The insurers also cited the principle in ex parte James (1873-74) LR 9 Ch App 609 which indicates that an officer of the court should not act unfairly.
The court did not have to rule on the position of the barristers, but ruled against the insurers on the lien point and also on Ex parte James. In effect, the court said, the insurers having failed to obtain contractual protection even though they could have done so, they had no right to rank ahead of other creditors of the company. It would be a matter for Parliament to legislate for the existence of a lien in these circumstances, and there was no compelling need for the court to recognise a new category of lien.
The James principle, perhaps somewhat surprisingly, did not apply to the officer of an overseas court (even one applying insolvency law which is in substance the same as UK law and seeking the English court ’s aid under the Cross Border Insolvency Regulations), but in any event the insurers could submit an ordinary proof of debt and thus the James principle could not be used to afford the insurers priority over other creditors.
The case thus reinforces the need for insurers and funders to be careful in drafting priority agreements providing for payment of their premiums and fees, mindful of the risk that the client may become insolvent.

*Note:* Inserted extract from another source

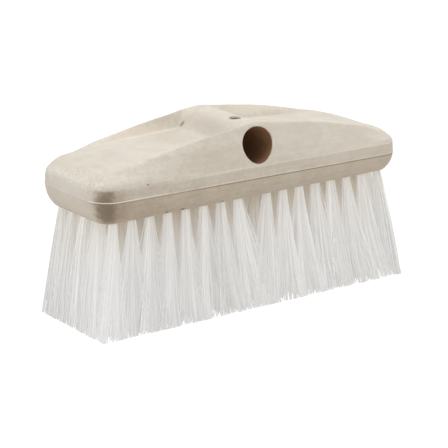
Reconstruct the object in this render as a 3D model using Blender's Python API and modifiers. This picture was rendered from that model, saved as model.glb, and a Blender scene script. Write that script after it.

The question of a barrister’s lien remains open for decision. Solicitors have the benefit of liens recognised by common law and equity and reinforced by the Solicitors Act 1974. The existence of a lien for barrister’s fees has been recognised in Australian case law (Simpson v Rowe  VSC 149), and the judge in the present case expressed (obiter) support for the existence of a barrister’s lien, but the principle remains untested in the courts of any part of the UK. Barristers, like insurers, can contract for protection, and would be well advised to contract not only with the client but with the client but with the solicitor. In the present case, counsel had contracted with Harlequin but not with their instructing solicitors. In the event, the barristers did not go unrewarded for their efforts, but, subject to appeal, the insurers must take their chances in the insolvency.